One unfortunate thing about the timing was that it came during a
time when my drawing style was evolving. Artists’ and illustrators’ can
sometimes change quite a lot over the course of their careers. Sometimes the
change is slow and barely noticeable and at other times, as in this case, it
can occur quite quickly. Because of this the original drawing for the first
chapter wasn’t very satisfactory and I eventually did three versions of the
image and had to change the pose completely for the final version, for
something that suited my new way of working better.
|Sketch for the rejected image for Chapter One
My process, once
technical hitches like stylistic evolution were out of the way, was more or
less the same for all of the images.
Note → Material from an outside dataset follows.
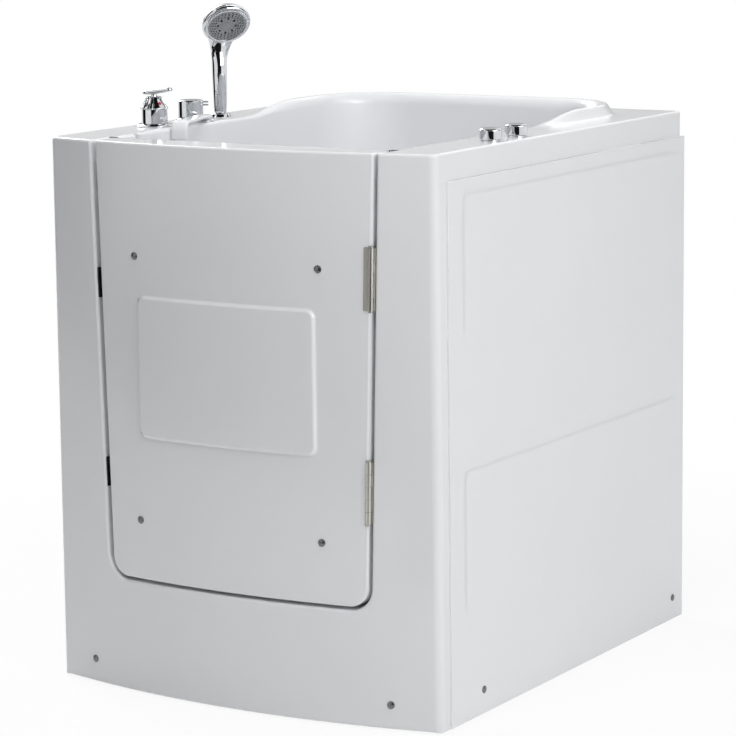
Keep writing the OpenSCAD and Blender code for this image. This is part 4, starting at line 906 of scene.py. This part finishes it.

Mandy had sent me the text for the book
and I read it through, noting scenes or events that would make a good
illustration. I also had to bear in mind certain images Mal wanted to include
in the story. He sent some copies of old prints which asked me to use as the
basis for two or three of the illustrations. The pictures of the otter hunt for
Chapter Four and the otters Casper and Shadow for Chapter Nine, for example,
were based on images sent by Mal.
|An old print sent by Mal which formed the basis for the pictures of Casper and Shadow in Chapter Nine
To begin with I
sent Mandy pencil roughs of the drawings but we have been working together for
a while so she trusts me to just get on with it and after the first couple I
would just send her the completed drawing. This isn’t to say I can just do it
how I like though, if Mandy (or Mal for that matter) didn’t think the result
was up to scratch she told me so and I would do it again. This didn’t happen
often though and the whole process ran remarkably smoothly.
Once all the
drawings were completed, they were scanned and, if necessary, cleaned up in
photoshop. This doesn’t necessarily mean the images were dirty or messy, just
that certain things need to be adjusted at times. For example, I used both
marker pens and Indian ink in the drawings and when scanned some lines or marks
can reflect the light from the scanner slightly differently and appear lighter
or darker than those made using different tools or media. Adjusting them in
Photoshop means you can make the blacks look more uniform and closer to how the
image looks in real life.
|The difference between the 'raw' scan and the cleaned-up version used in the book
After that the
images were all emailed to Mandy who formatted the text and placed the images
where they needed to be. I did the cover design based on a template provided by
the printer which gives guidelines for things such as the barcode placement and
how close to the edge the text can go without accidentally being trimmed when
the covers are printed. The cover was then saved as a pdf and again emailed to
Mandy. Then, for Mal, Mandy (after some publishing wizardry!) and I, came the
task of telling the world about ‘The Tales of Old Billy Badger’!
|Click to get your copy here!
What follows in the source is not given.